Working with content streams

A content stream is a stream object associated with either a page or a Form XObject that describes where and how to draw images, vectors, and text.

Content streams are binary data that can be thought of as a list of operators and zero or more operands. Operands are given first, followed by the operator. It is a stack-based language based loosely on PostScript, but without any programmable features. There are no variables, loops or conditionals.

A typical example is as follows (with additional whitespace):

q                   # push graphics stack
100 0 0 100 0 0 cm  # set current transformation matrix
/Image1 Do          # draw the object named /Image1 from the /Resources dictionary
Q                   # pop graphics stack

pikepdf provides a C++ optimized content stream parser and a filter. The parser is best used for reading and interpreting content streams; the filter is best used for rewriting them.
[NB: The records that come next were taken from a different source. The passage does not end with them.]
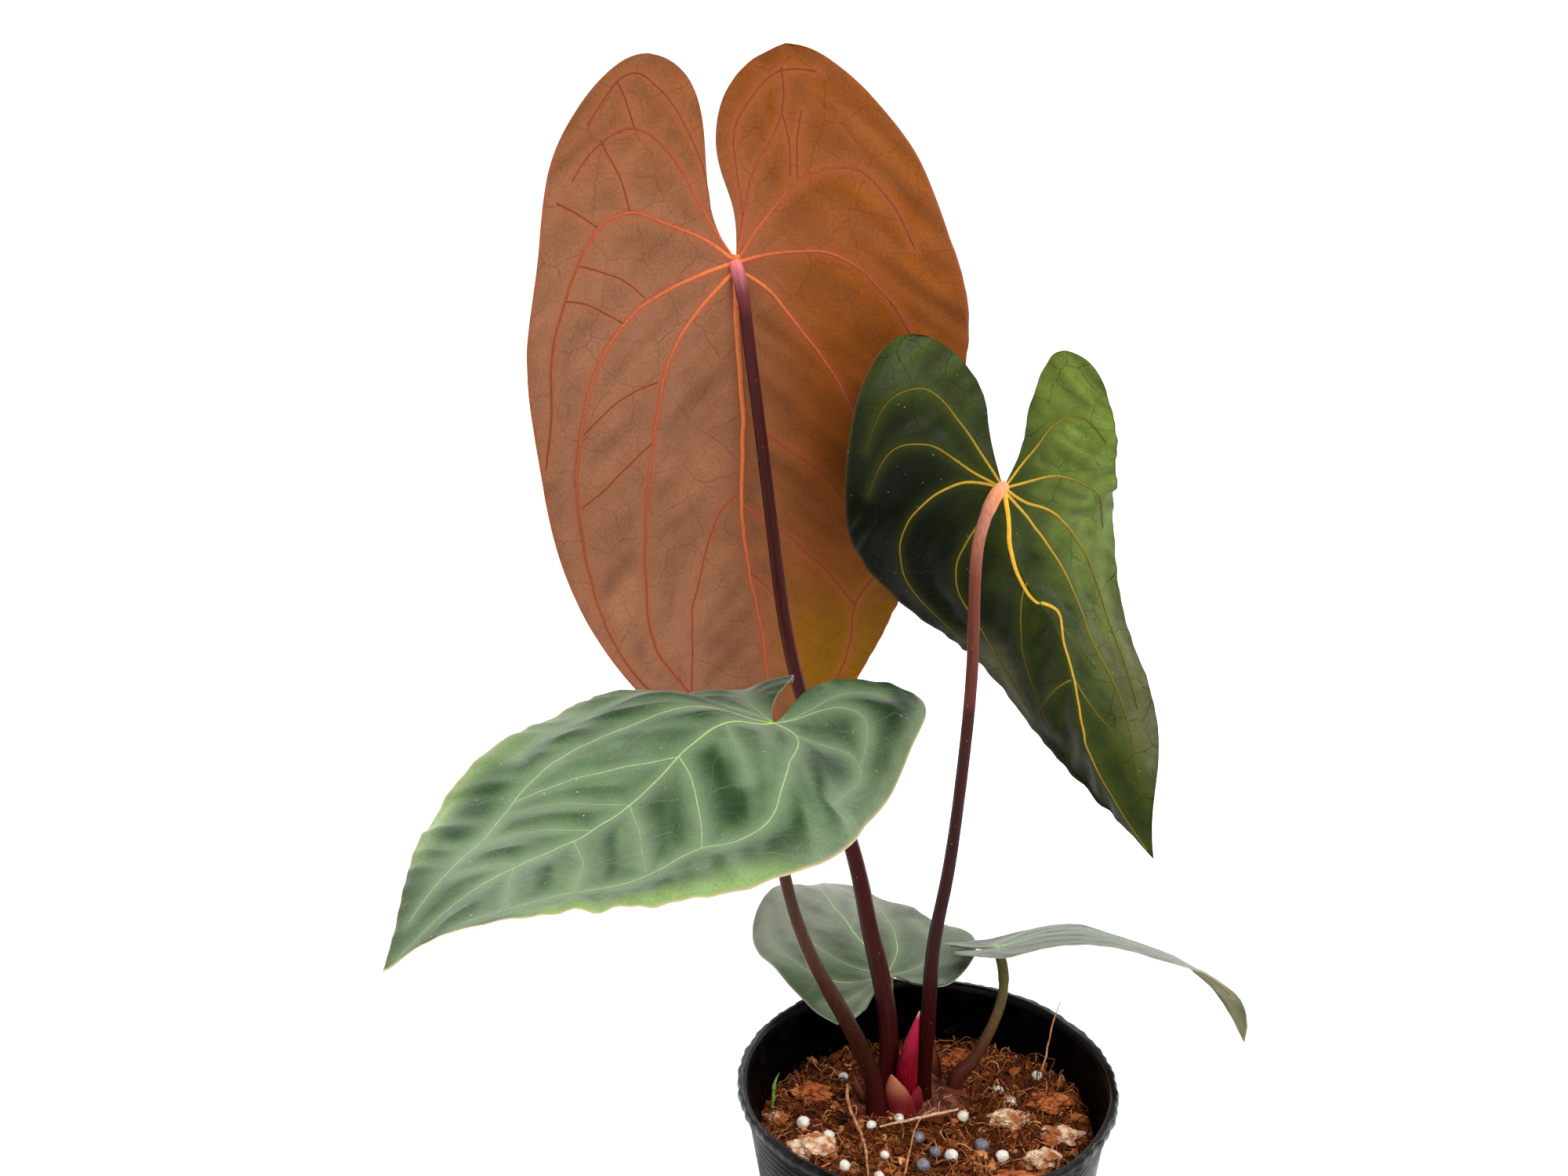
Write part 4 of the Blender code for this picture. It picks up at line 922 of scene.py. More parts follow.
def build_blade(name, leaf, veins, faces_of, tones, puff, slot, ripple=0.35, pitch=5.0):
    """The blade with its two faces, and its vein ridges; tones colour the faces from flat points."""
    lift = leaf_surface(leaf)
    rib_points = np.concatenate([path for path, _, _ in veins])
    index = {}
    flats, shares = [], []
    lobe = int(BLADE_ROWS * LOBE_SHARE)
    for side in ("left", "right"):
        sinus, margin = leaf[side]
        grid = half_grid(sinus, margin, leaf["length"], BLADE_ROWS, BLADE_COLUMNS)
        numbers = np.zeros((BLADE_ROWS, BLADE_COLUMNS), int)
        for r in range(BLADE_ROWS):
            for c in range(BLADE_COLUMNS):
                single = r == 0 or r == BLADE_ROWS - 1
                if single and c:
                    numbers[r, c] = numbers[r, 0]
                elif side == "right" and c == 0 and r >= lobe or side == "right" and r == BLADE_ROWS - 1:
                    numbers[r, c] = index["left"][r, 0]
                else:
                    numbers[r, c] = len(flats)
                    flats.append(grid[r, c])
                    edge = c / (BLADE_COLUMNS - 1)
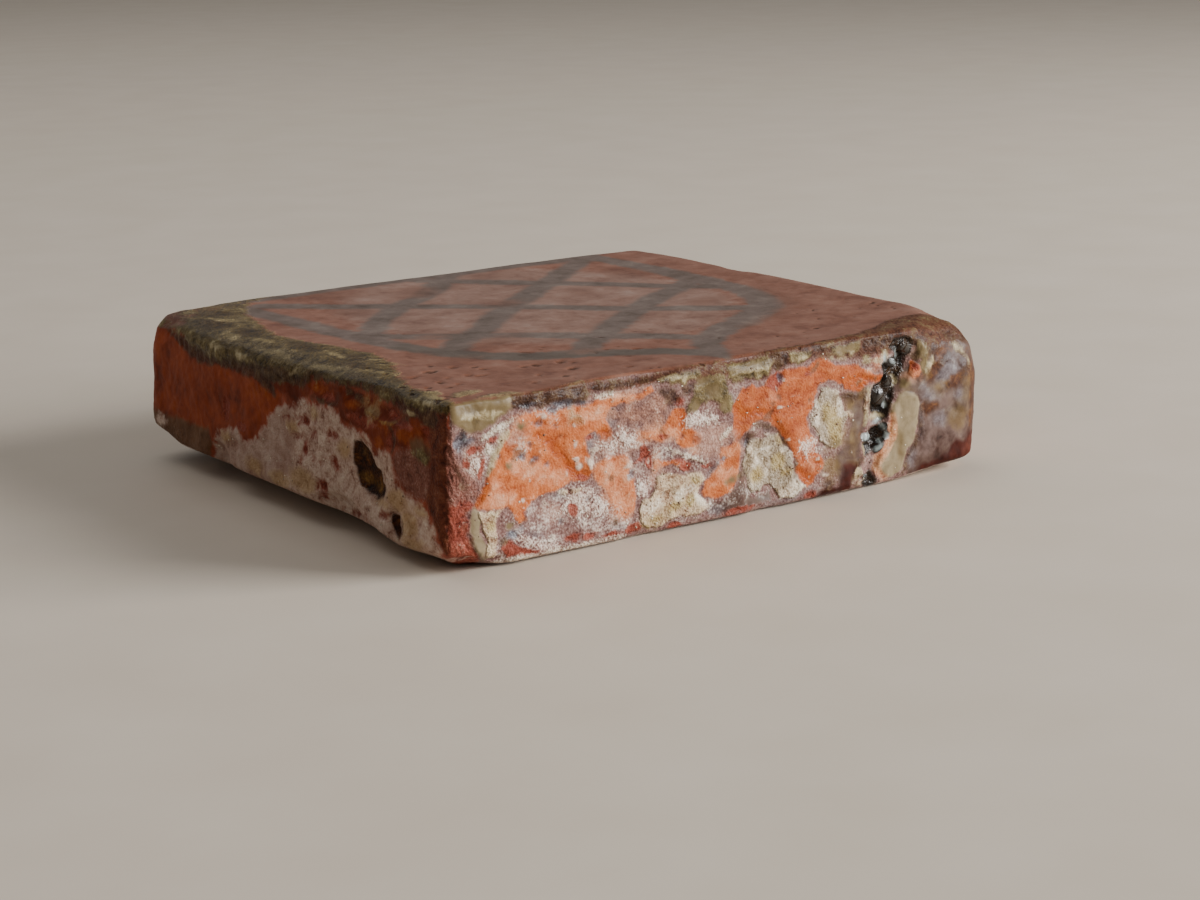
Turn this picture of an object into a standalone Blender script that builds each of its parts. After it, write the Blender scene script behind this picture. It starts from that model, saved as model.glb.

In [1]: pdf = pikepdf.open("../tests/resources/congress.pdf")

In [2]: page = pdf.pages[0]

In [3]: for operands, operator in pikepdf.parse_content_stream(page):
   ...:     print("Operands {}, operator {}".format(operands, operator))
   ...: 
Operands [], operator q
Operands [Decimal('200.0000'), 0, 0, Decimal('304.0000'), Decimal('0.0000'), Decimal('0.0000')], operator cm
Operands [pikepdf.Name("/Im0")], operator Do
Operands [], operator Q

Extracting text from PDFs

If you guessed that the content streams were the place to look for text inside a PDF – you’d be correct. Unfortunately, extracting the text is fairly difficult because content stream actually specifies as a font and glyph numbers to use. Sometimes, there is a 1:1 transparent mapping between Unicode numbers and glyph numbers, and dump of the content stream will show the text. In general, you cannot rely on there being a transparent mapping; in fact, it is perfectly legal for a font to specify no Unicode mapping at all, or to use an unconventional mapping (when a PDF contains a subsetted font for example).

We strongly recommend against trying to scrape text from the content stream.

pikepdf does not currently implement text extraction. We recommend pdfminer.six, a read-only text extraction tool. If you wish to write PDFs containing text, consider reportlab.